[Begin Source data]

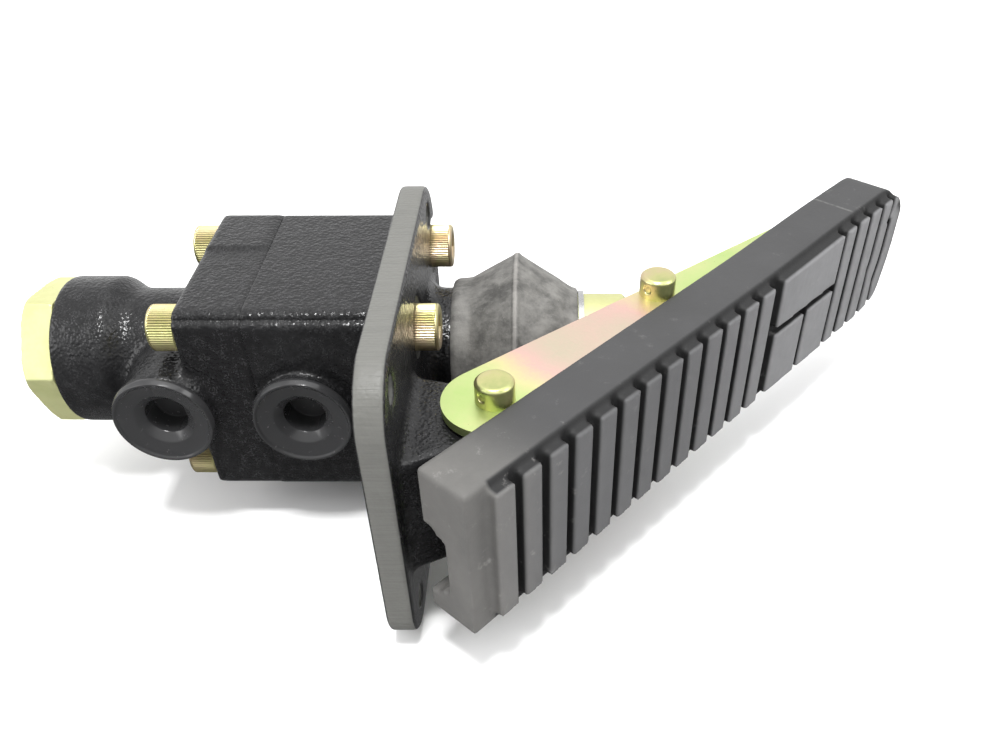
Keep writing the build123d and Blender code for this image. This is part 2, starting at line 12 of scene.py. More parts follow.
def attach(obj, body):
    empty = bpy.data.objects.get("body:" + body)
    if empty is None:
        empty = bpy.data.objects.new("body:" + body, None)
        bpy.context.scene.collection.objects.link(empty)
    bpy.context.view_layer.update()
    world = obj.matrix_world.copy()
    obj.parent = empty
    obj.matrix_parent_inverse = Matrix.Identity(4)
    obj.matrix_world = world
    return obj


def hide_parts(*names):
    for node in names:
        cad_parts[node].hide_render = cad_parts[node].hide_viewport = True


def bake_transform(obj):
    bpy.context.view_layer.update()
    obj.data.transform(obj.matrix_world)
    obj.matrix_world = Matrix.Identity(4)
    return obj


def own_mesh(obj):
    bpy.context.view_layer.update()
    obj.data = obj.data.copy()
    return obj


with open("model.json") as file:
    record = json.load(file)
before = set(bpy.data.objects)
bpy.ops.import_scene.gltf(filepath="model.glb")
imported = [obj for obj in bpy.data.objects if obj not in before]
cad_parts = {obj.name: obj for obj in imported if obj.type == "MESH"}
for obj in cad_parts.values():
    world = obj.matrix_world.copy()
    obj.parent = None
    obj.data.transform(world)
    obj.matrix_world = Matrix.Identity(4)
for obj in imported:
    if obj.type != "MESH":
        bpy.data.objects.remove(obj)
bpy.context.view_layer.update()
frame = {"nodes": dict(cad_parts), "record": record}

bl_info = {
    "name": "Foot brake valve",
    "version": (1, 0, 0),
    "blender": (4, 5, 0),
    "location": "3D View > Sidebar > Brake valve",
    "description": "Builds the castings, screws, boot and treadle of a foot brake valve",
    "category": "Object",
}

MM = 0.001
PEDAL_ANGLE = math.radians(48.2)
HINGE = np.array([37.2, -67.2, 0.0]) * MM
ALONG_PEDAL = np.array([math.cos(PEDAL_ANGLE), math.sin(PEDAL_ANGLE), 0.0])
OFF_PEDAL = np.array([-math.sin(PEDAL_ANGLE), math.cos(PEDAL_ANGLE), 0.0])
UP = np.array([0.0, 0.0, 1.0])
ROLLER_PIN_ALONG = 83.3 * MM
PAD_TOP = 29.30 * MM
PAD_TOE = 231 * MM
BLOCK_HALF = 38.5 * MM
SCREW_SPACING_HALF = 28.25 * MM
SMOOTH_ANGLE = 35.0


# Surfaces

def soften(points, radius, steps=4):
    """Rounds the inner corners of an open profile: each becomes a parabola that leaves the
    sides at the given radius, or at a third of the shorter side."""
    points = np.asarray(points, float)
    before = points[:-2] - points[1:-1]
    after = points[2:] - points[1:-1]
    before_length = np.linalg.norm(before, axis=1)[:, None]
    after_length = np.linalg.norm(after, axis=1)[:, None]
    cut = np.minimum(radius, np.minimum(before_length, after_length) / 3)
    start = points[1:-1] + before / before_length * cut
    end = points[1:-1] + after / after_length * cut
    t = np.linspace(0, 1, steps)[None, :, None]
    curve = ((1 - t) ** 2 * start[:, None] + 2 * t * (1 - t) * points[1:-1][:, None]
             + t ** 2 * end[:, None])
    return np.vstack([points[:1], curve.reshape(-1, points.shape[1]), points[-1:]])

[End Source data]

What you have to do: Your task is to repeat the data exactly, with nothing left out.

Expected answer:
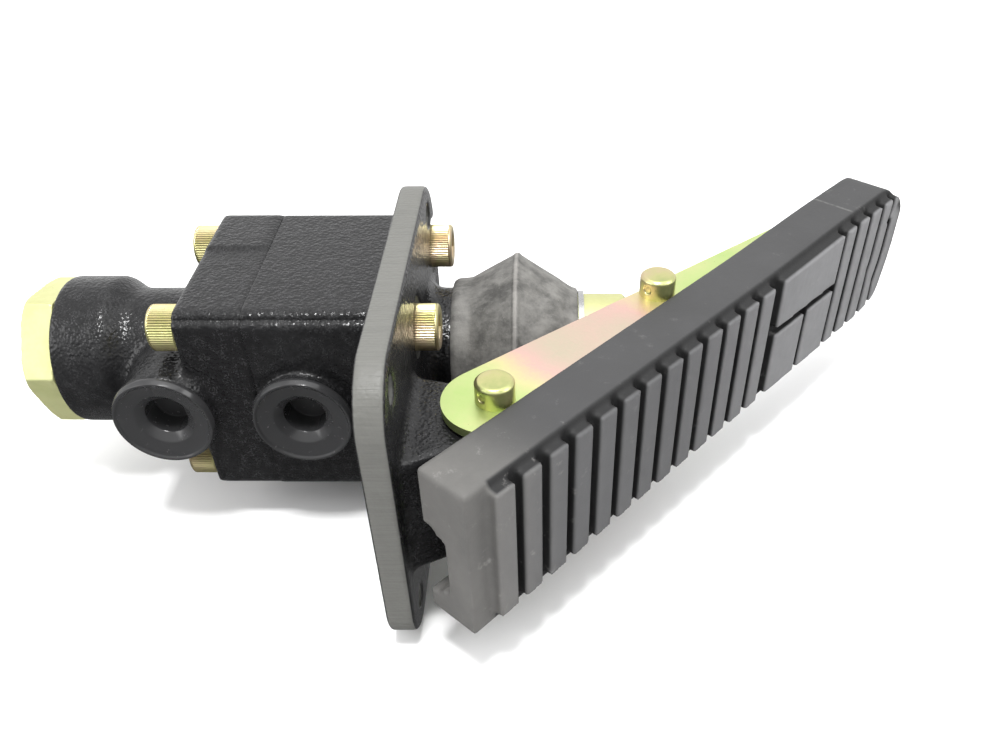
Keep writing the build123d and Blender code for this image. This is part 2, starting at line 12 of scene.py. More parts follow.
def attach(obj, body):
    empty = bpy.data.objects.get("body:" + body)
    if empty is None:
        empty = bpy.data.objects.new("body:" + body, None)
        bpy.context.scene.collection.objects.link(empty)
    bpy.context.view_layer.update()
    world = obj.matrix_world.copy()
    obj.parent = empty
    obj.matrix_parent_inverse = Matrix.Identity(4)
    obj.matrix_world = world
    return obj


def hide_parts(*names):
    for node in names:
        cad_parts[node].hide_render = cad_parts[node].hide_viewport = True


def bake_transform(obj):
    bpy.context.view_layer.update()
    obj.data.transform(obj.matrix_world)
    obj.matrix_world = Matrix.Identity(4)
    return obj


def own_mesh(obj):
    bpy.context.view_layer.update()
    obj.data = obj.data.copy()
    return obj


with open("model.json") as file:
    record = json.load(file)
before = set(bpy.data.objects)
bpy.ops.import_scene.gltf(filepath="model.glb")
imported = [obj for obj in bpy.data.objects if obj not in before]
cad_parts = {obj.name: obj for obj in imported if obj.type == "MESH"}
for obj in cad_parts.values():
    world = obj.matrix_world.copy()
    obj.parent = None
    obj.data.transform(world)
    obj.matrix_world = Matrix.Identity(4)
for obj in imported:
    if obj.type != "MESH":
        bpy.data.objects.remove(obj)
bpy.context.view_layer.update()
frame = {"nodes": dict(cad_parts), "record": record}

bl_info = {
    "name": "Foot brake valve",
    "version": (1, 0, 0),
    "blender": (4, 5, 0),
    "location": "3D View > Sidebar > Brake valve",
    "description": "Builds the castings, screws, boot and treadle of a foot brake valve",
    "category": "Object",
}

MM = 0.001
PEDAL_ANGLE = math.radians(48.2)
HINGE = np.array([37.2, -67.2, 0.0]) * MM
ALONG_PEDAL = np.array([math.cos(PEDAL_ANGLE), math.sin(PEDAL_ANGLE), 0.0])
OFF_PEDAL = np.array([-math.sin(PEDAL_ANGLE), math.cos(PEDAL_ANGLE), 0.0])
UP = np.array([0.0, 0.0, 1.0])
ROLLER_PIN_ALONG = 83.3 * MM
PAD_TOP = 29.30 * MM
PAD_TOE = 231 * MM
BLOCK_HALF = 38.5 * MM
SCREW_SPACING_HALF = 28.25 * MM
SMOOTH_ANGLE = 35.0


# Surfaces

def soften(points, radius, steps=4):
    """Rounds the inner corners of an open profile: each becomes a parabola that leaves the
    sides at the given radius, or at a third of the shorter side."""
    points = np.asarray(points, float)
    before = points[:-2] - points[1:-1]
    after = points[2:] - points[1:-1]
    before_length = np.linalg.norm(before, axis=1)[:, None]
    after_length = np.linalg.norm(after, axis=1)[:, None]
    cut = np.minimum(radius, np.minimum(before_length, after_length) / 3)
    start = points[1:-1] + before / before_length * cut
    end = points[1:-1] + after / after_length * cut
    t = np.linspace(0, 1, steps)[None, :, None]
    curve = ((1 - t) ** 2 * start[:, None] + 2 * t * (1 - t) * points[1:-1][:, None]
             + t ** 2 * end[:, None])
    return np.vstack([points[:1], curve.reshape(-1, points.shape[1]), points[-1:]])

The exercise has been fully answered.